start Given material

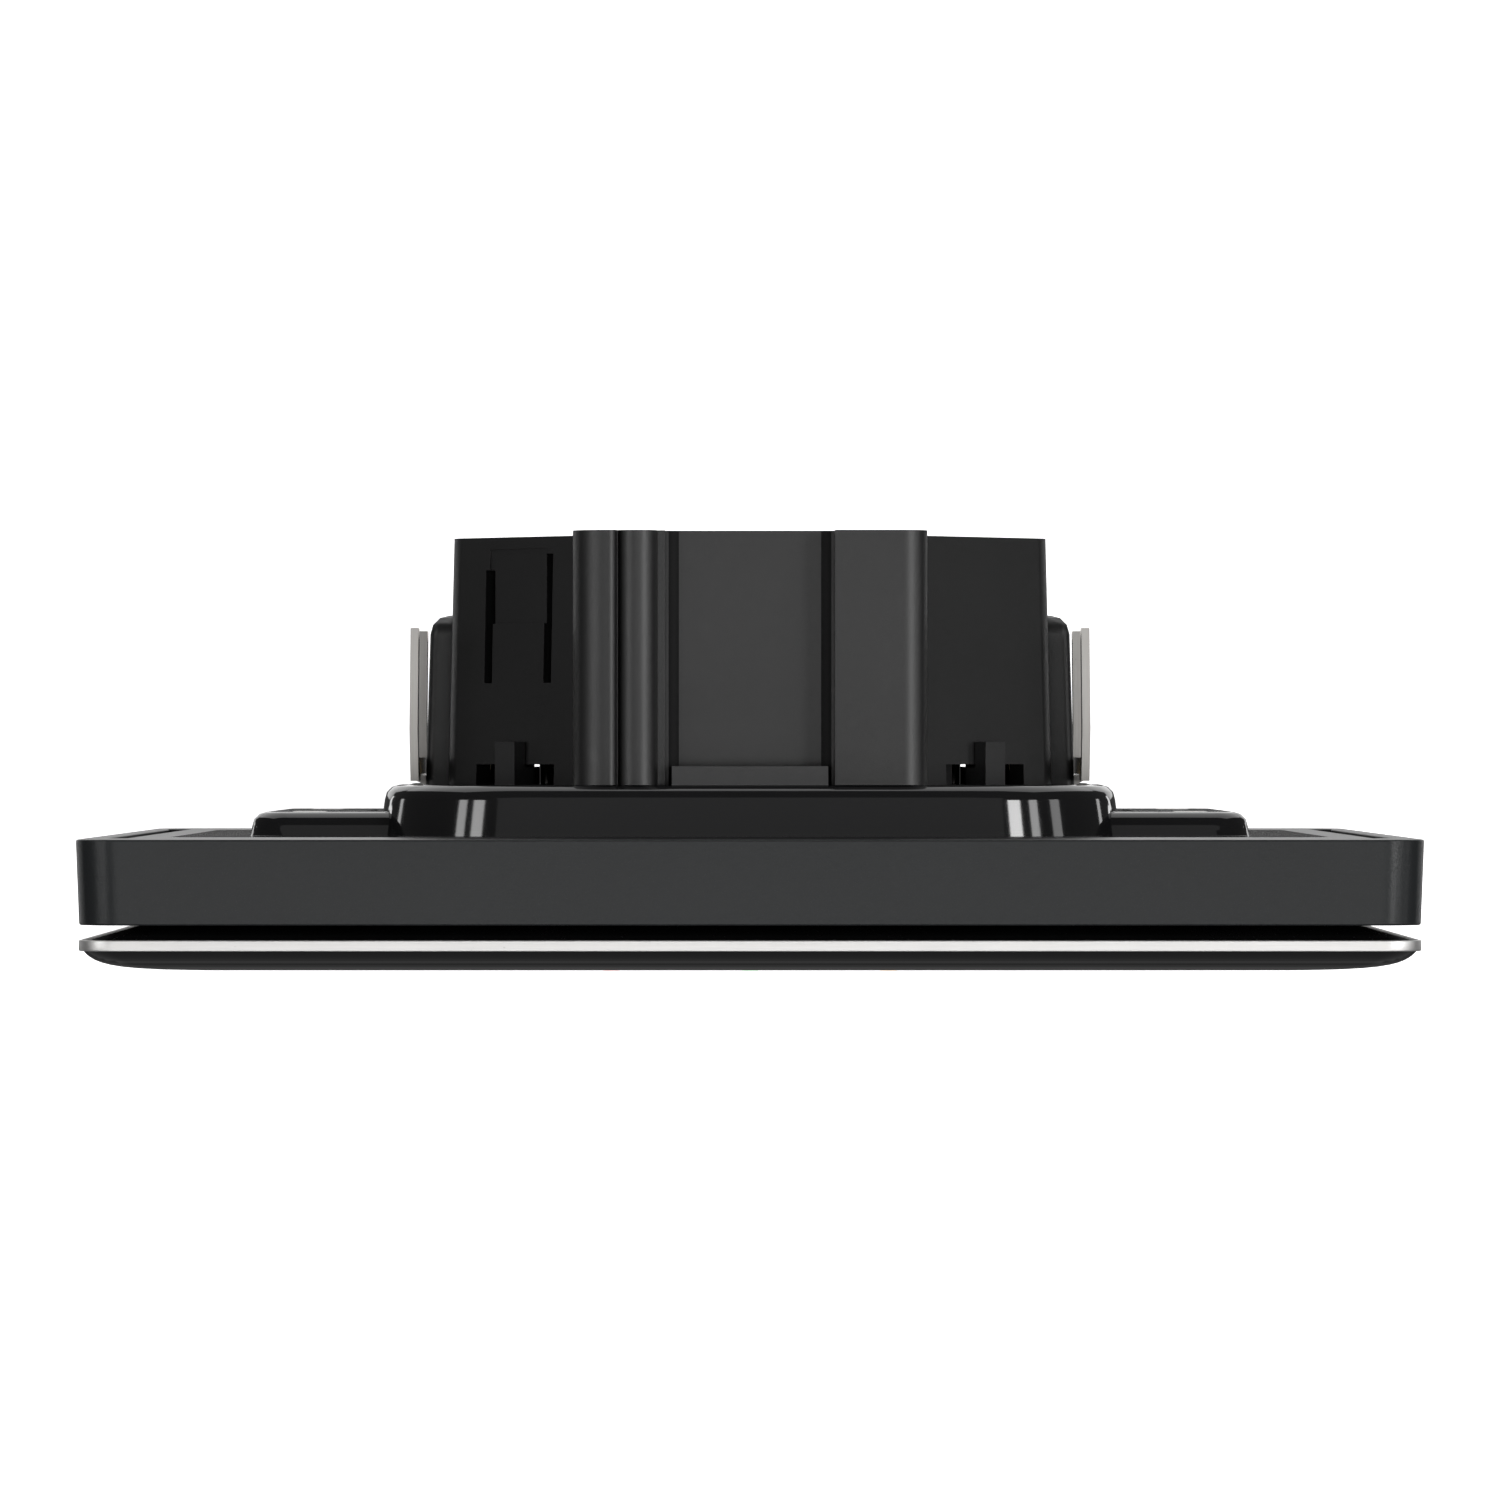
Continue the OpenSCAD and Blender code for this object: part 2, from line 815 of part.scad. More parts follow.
module rear_housing() {
    rear_wall = housing_rear - housing_wall;
    inner_base = base_w - 2 * housing_wall;
    inner_rear = housing_w - 2 * housing_wall;
    channel_out = claw_screw_x + nose_r + nut_room;
    color(matt_black)
        difference() {
            union() {
                difference() {
                    union() {
                        octagon_block(base_w, housing_w, platform_t, housing_rear);
                        soft_slab(
                            housing_w + 2 * pod_out, pod_h, pod_edge, platform_t,
                            pod_rear, pod_soft - thin, pod_flare
                        );
                        along_y(platform_t, column_rear)
                            difference() {
                                columns_outline();
                                recess_outline();
                            }
                    }
                    octagon_block(inner_base, inner_rear, platform_t - thin, rear_wall);
                    along_y(platform_t - past, rear_wall)
                        columns_hollow();
                    both_sides()
                        translate([pivot[0], platform_t - past, -nut_h / 2 - nut_room])
                            cube([
                                channel_out - pivot[0],
                                pod_rear - housing_wall - platform_t + past,
                                nut_h + 2 * nut_room
                            ]);
                }
                intersection() {
                    octagon_block(base_w, housing_w, platform_t, housing_rear);
                    bay(bay_wall, bay_floor - bay_wall, housing_rear);
                }
            }
            bay(0, bay_floor, housing_rear + past);
            block(
                plug_w - 2 * bay_wall, header_window_h, bay_floor - bay_wall - past,
                bay_floor + past, [0, bus_pin_z]
            );
            both_sides()
                translate([foot_cut_from, platform_t - past, -foot_half - fit / 2])
                    cube([
                        claw_out + 2 * past, band_top - platform_t + past,
                        2 * foot_half + fit
                    ]);
            on_slants()
                slant_block(
                    base_w / 2 - 2 * housing_wall, base_w / 2 + past, window_t,
                    platform_t - past, platform_t + window_h
                );
            tongue_cuts();
        }
}

// ---- electronics --------------------------------------------------------------------------

module main_board() {
    color(board_green)
        difference() {
            along_y(board_front, board_rear)
                octagon(board_w);
            for (spot = post_spots)
                rod(board_screw_r + run, board_front - past, board_rear + past, spot);
        }
}

module board_screws() {
    color(steel)
        for (spot = post_spots)
            difference() {
                union() {
                    rod(board_screw_r, board_rear - board_screw_len + thin, board_rear, spot);
                    rod(
                        board_screw_head_r, board_rear, board_rear + board_screw_head_h,
                        spot
                    );
                }
                block(
                    2 * board_screw_head_r + past, board_screw_slot, board_rear + slot_depth,
                    board_rear + board_screw_head_h + past, spot
                );
            }
}

module link_socket() {
    hole = link_pin + pin_ease;
    color(chip_black)
        difference() {
            block(link_w[0], link_w[1], link_socket_front, board_front, [0, link_z]);
            at_link_pins()
                block(hole, hole, link_socket_front - past, link_pin_tip + past);
        }
}

module at_poles() {
    for (i = [0:poles - 1])
        translate([(i - (poles - 1) / 2) * pole_pitch, 0, 0])
            children();
}

module bus_header() {
    color(chip_black)
        difference() {
            block(header_w, header_h, board_rear, board_rear + header_t, [0, bus_pin_z]);
            at_poles()
                block(
                    bus_pin, bus_pin, board_rear - past, board_rear + header_t + past,
                    [0, bus_pin_z]
                );
        }
}

module bus_pins() {
    color(brass)
        at_poles()
            block(bus_pin, bus_pin, board_rear, plug_front + bus_pin_len, [0, bus_pin_z]);
}

module microcontroller() {
    color(chip_black)
        block(chip_size[0], chip_size[1], board_rear, board_rear + chip_size[2], chip_at);
}

module bus_transceiver() {
    color(chip_black)
        block(
            driver_size[0], driver_size[1], board_rear, board_rear + driver_size[2],
            driver_at
        );
}

module supply_coil() {
    color([0.25, 0.24, 0.23])
        along_y(board_rear, board_rear + coil_size[2])
            translate(coil_at)
                rounded(coil_size[0], coil_size[1], coil_corner);
}

module capacitors() {
    color([0.6, 0.6, 0.62])
        for (spot = can_spots)
            rod(can_r, board_rear, board_rear + can_len, spot);
}

module piezo_sounder() {
    color(chip_black)
        difference() {
            rod(sounder_r, sounder_front, board_front, sounder_at);
            rod(
                sounder_hole_r, sounder_front - past, sounder_front + sounder_hole,
                sounder_at
            );
        }
}

// ---- tamper switch ------------------------------------------------------------------------

module tamper_switch() {
    bore_end = switch_front + plunger_in + plunger_travel + pin_ease;
    color(chip_black)
        difference() {
            block(switch_w, switch_w, switch_front, board_front, switch_at);
            rod(plunger_r + run, switch_front - past, bore_end, switch_at);
        }
}

module tamper_plunger() {
    color([0.85, 0.85, 0.82]) {
        rod(plunger_r, plunger_tip, switch_front + plunger_in, switch_at);
        rod(
            plunger_flange_r, plunger_flange, plunger_flange + plunger_flange_t,
            switch_at
        );
    }
}

// A coil of round wire, swept along a helix and closed by its two end discs
function coil_at_turn(turn, lead) =
    [spring_r * cos(360 * turn), lead * turn, spring_r * sin(360 * turn)];

function coil_ring(turn, lead) = [
    for (i = [0:spring_sides - 1])
        let (around = 360 * i / spring_sides)
            coil_at_turn(turn, lead)
                + spring_wire_r * cos(around) * [cos(360 * turn), 0, sin(360 * turn)]
                + spring_wire_r * sin(around) * [0, 1, 0]
];

module coil(lead) {
    rings = round(spring_turns * spring_steps);
    points = [
        for (k = [0:rings])
            each coil_ring(k / spring_steps, lead)
    ];
    sides = [
        for (k = [0:rings - 1], i = [0:spring_sides - 1])
            let (a = k * spring_sides, b = a + spring_sides, j = (i + 1) % spring_sides)
                [a + i, a + j, b + j, b + i]
    ];
    first = [for (i = [spring_sides - 1:-1:0]) i];
    last = [for (i = [0:spring_sides - 1]) rings * spring_sides + i];
    polyhedron(points, concat([first], sides, [last]), convexity = 6);
}

module tamper_spring() {
    from = plunger_flange + plunger_flange_t + spring_wire_r + 2 * thin;
    to = switch_front - spring_wire_r - 2 * thin;
    color(steel)
        translate([switch_at[0], from, switch_at[1]])
            coil((to - from) / spring_turns);
}

// ---- claws --------------------------------------------------------------------------------

// The foot plate, sloping from the eye to the legs
module claw_foot() {
    translate([pivot[0], pivot[1], 0])
        rotate([0, 0, foot_angle])
            difference() {
                translate([0, -claw_t / 2, -foot_half])
                    cube([foot_len, claw_t, 2 * foot_half]);
                for (k = [-1, 1])
                    translate([-past, -past, k * (eye_half + foot_half / 2) - foot_half / 2])
                        cube([past + foot_neck, 2 * past, foot_half]);
                translate([foot_slot[0], -past, -foot_slot_w / 2])
                    cube([foot_slot[1] - foot_slot[0], 2 * past, foot_slot_w]);
            }
}

// The upright sheet, seen edge on: it leans out a little up to its bend, then back
module claw_edge(to) {
    x0 = leg_mid - claw_t / 2;
    x1 = leg_mid + claw_t / 2;
    lean = claw_bend * min(1, (to - foot_end[1]) / (claw_bend_y - foot_end[1]));
    polygon([
        [x0, foot_end[1] - claw_t / 2],
        [x1, foot_end[1] - claw_t / 2],
        [x1 + lean, min(to, claw_bend_y)],
        [x1, to],
        [x0, to],
        [x0 + lean, min(to, claw_bend_y)]
    ]);
}

module claw() {
    leg_z = (claw_span - claw_leg_w) / 2;
    color(steel)
        difference() {
            union() {
                claw_foot();
                translate([pivot[0], pivot[1], 0])
                    cylinder(r = eye_r, h = 2 * eye_half, center = true);
                along_z(claw_span)
                    polygon([
                        [leg_mid - claw_t / 2, foot_end[1] - claw_t / 2],
                        [leg_mid + claw_t / 2, foot_end[1] - claw_t / 2],
                        [leg_mid + claw_t / 2 + claw_bend / 2, band_top],
                        [leg_mid - claw_t / 2 + claw_bend / 2, band_top]
                    ]);
                for (k = [-1, 1])
                    translate([0, 0, k * leg_z])
                        along_z(claw_leg_w)
                            claw_edge(claw_tip);
            }
            translate([pivot[0], pivot[1], 0])
                cylinder(r = pin_r + run, h = 2 * eye_half + past, center = true);
            for (k = [-1, 1])
                translate([leg_mid, claw_tip, k * leg_z])
                    rotate([0, 90, 0])
                        cylinder(r = tooth, h = past + claw_t, center = true, $fn = 4);
        }
}

module claw_left() {
    mirror([1, 0, 0])
        claw();
}

module claw_right() {
    claw();
}

// The nut rides on the screw and pushes the foot plate with its round nose
module claw_nut() {
    color(brass)
        difference() {
            union() {
                translate([claw_screw_x, nose_y, 0])
                    cylinder(r = nose_r, h = nut_h, center = true);
                block(2 * nose_r, nut_h, nose_y, nut_rear, [claw_screw_x, 0]);
            }
            rod(
                claw_screw_r + run, nose_y - nose_r - past, nut_rear + past,
                [claw_screw_x, 0]
            );
        }
}

module claw_nut_left() {
    mirror([1, 0, 0])
        claw_nut();
}

module claw_nut_right() {
    claw_nut();
}

module claw_screw() {
    head_front = -plate_t - claw_screw_head_h;
    color(steel)
        difference() {
            union() {
                rod(claw_screw_r, -plate_t - thin, claw_screw_tip, [claw_screw_x, 0]);
                rod(claw_screw_head_r, head_front, -plate_t, [claw_screw_x, 0]);
            }
            block(
                2 * claw_screw_head_r + past, claw_screw_slot, head_front - past,
                head_front + slot_depth,
                [claw_screw_x, 0]
            );
        }
}

module claw_screw_left() {
    mirror([1, 0, 0])
        claw_screw();
}

module claw_screw_right() {
    claw_screw();
}

// ---- bus plug -----------------------------------------------------------------------------

module bus_plug() {
    plug_rear = plug_front + plug_len;
    low_z = plug_top_z - plug_h;
    pin_hole = bus_pin + pin_ease;
    color([0.12, 0.3, 0.16])
        difference() {
            block(plug_w, plug_h, plug_front, plug_rear, [0, plug_top_z - plug_h / 2]);
            at_poles() {
                block(
                    pin_hole, pin_hole, plug_front - past, plug_front + bus_pin_len + 2 * fit,
                    [0, bus_pin_z]
                );
                translate([0, wire_y, low_z - past])
                    cylinder(r = wire_r, h = clamp_screw_z - low_z + past);
                rod(
                    clamp_screw_r + run, clamp_screw_front, plug_rear + past,
                    [0, clamp_screw_z]
                );
            }
        }
}

module bus_plug_screws() {
    screw_rear = plug_front + plug_len - clamp_screw_sink;
    color(steel)
        at_poles()
            difference() {
                rod(clamp_screw_r, clamp_screw_front, screw_rear, [0, clamp_screw_z]);
                block(
                    2 * clamp_screw_r + past, clamp_screw_slot, screw_rear - slot_depth,
                    screw_rear + past,
                    [0, clamp_screw_z]
                );
            }
}

// ---- the nodes ----------------------------------------------------------------------------

surround_frame();
support_carrier();
rear_housing();
claw_pins();
cover_clips();
main_board();
board_screws();
link_socket();
bus_header();
bus_pins();
microcontroller();
bus_transceiver();
supply_coil();
capacitors();
piezo_sounder();
tamper_switch();
tamper_spring();
tamper_plunger();
claw_left();
claw_right();
claw_nut_left();
claw_nut_right();
claw_screw_left();
claw_screw_right();
bus_plug();
bus_plug_screws();
trim_rim();
cover_glass();
glass_tape();
cover_back();
light_guide();
touch_board();
touch_chip();
key_leds();
link_plug();
link_pins();
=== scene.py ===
"""A flush alarm keypad panel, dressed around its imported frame.

The moulded and stamped pieces are copies of the frame's solids with their edges softened. The
glass, its printed keys and the terminal numbers are made here. Everything is in metres.
"""

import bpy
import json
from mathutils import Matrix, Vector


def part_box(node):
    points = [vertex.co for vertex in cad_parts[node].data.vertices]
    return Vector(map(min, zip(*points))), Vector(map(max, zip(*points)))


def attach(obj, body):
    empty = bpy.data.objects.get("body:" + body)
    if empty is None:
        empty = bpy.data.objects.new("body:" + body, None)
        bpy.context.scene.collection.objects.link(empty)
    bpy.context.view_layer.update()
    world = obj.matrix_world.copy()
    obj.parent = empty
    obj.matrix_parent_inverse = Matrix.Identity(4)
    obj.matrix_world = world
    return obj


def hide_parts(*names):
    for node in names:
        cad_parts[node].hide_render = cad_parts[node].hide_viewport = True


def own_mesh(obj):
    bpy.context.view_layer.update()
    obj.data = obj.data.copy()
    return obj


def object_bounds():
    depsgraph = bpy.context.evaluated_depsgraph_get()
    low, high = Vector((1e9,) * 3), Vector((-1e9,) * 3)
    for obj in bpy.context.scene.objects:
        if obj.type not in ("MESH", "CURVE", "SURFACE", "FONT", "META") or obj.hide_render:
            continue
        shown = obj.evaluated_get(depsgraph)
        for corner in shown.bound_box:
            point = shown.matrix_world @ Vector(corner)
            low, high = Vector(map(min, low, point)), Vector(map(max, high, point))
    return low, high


bl_info = {
    "name": "Flush Alarm Keypad",
    "version": (1, 0, 0),
    "blender": (4, 5, 0),
    "location": "3D View > Sidebar > Keypad",
    "description": "Dresses the packed keypad panel in its finished surfaces",
    "category": "Object",
}

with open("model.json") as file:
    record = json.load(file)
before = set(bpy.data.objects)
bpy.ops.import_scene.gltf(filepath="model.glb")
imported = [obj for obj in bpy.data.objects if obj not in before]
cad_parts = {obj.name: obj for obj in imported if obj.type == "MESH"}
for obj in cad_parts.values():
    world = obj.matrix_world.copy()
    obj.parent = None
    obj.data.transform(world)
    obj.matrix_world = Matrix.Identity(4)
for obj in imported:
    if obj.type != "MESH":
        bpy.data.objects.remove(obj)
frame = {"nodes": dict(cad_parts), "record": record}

import json
from math import pi, radians, tan

import bmesh
import bpy
from bpy.props import FloatProperty, FloatVectorProperty, PointerProperty
from bpy.types import Operator, Panel, PropertyGroup
from mathutils import Matrix, Vector
from mathutils.bvhtree import BVHTree

CAD_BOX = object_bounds()
MM = 0.001
NODES = frame["nodes"]
BEHAVIOUR = frame["record"]["behaviour"]
BODY_OF = {node: body for body, nodes in BEHAVIOUR["bodies"].items() for node in nodes}
SLOT_OF = {part["node"]: part["material_slot"] for part in frame["record"]["subparts"]}


# ---- sizes and colours -----------------------------------------------------------------------

def length(name, description, default):
    return FloatProperty(
        name=name, description=description, default=default, min=0.0, unit="LENGTH",
        subtype="DISTANCE", precision=5,
    )


def colour(name, description, default):
    return FloatVectorProperty(
        name=name, description=description, default=default, size=3, min=0.0, max=1.0,
        subtype="COLOR",
    )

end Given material

Given problem ▸ Transcribe the lines beginning at the one that contains "surround_frame();" and ending at the one that contains "points = [vertex.co", with nothing added or left out.

Task response ▸
surround_frame();
support_carrier();
rear_housing();
claw_pins();
cover_clips();
main_board();
board_screws();
link_socket();
bus_header();
bus_pins();
microcontroller();
bus_transceiver();
supply_coil();
capacitors();
piezo_sounder();
tamper_switch();
tamper_spring();
tamper_plunger();
claw_left();
claw_right();
claw_nut_left();
claw_nut_right();
claw_screw_left();
claw_screw_right();
bus_plug();
bus_plug_screws();
trim_rim();
cover_glass();
glass_tape();
cover_back();
light_guide();
touch_board();
touch_chip();
key_leds();
link_plug();
link_pins();
=== scene.py ===
"""A flush alarm keypad panel, dressed around its imported frame.

The moulded and stamped pieces are copies of the frame's solids with their edges softened. The
glass, its printed keys and the terminal numbers are made here. Everything is in metres.
"""

import bpy
import json
from mathutils import Matrix, Vector


def part_box(node):
    points = [vertex.co for vertex in cad_parts[node].data.vertices]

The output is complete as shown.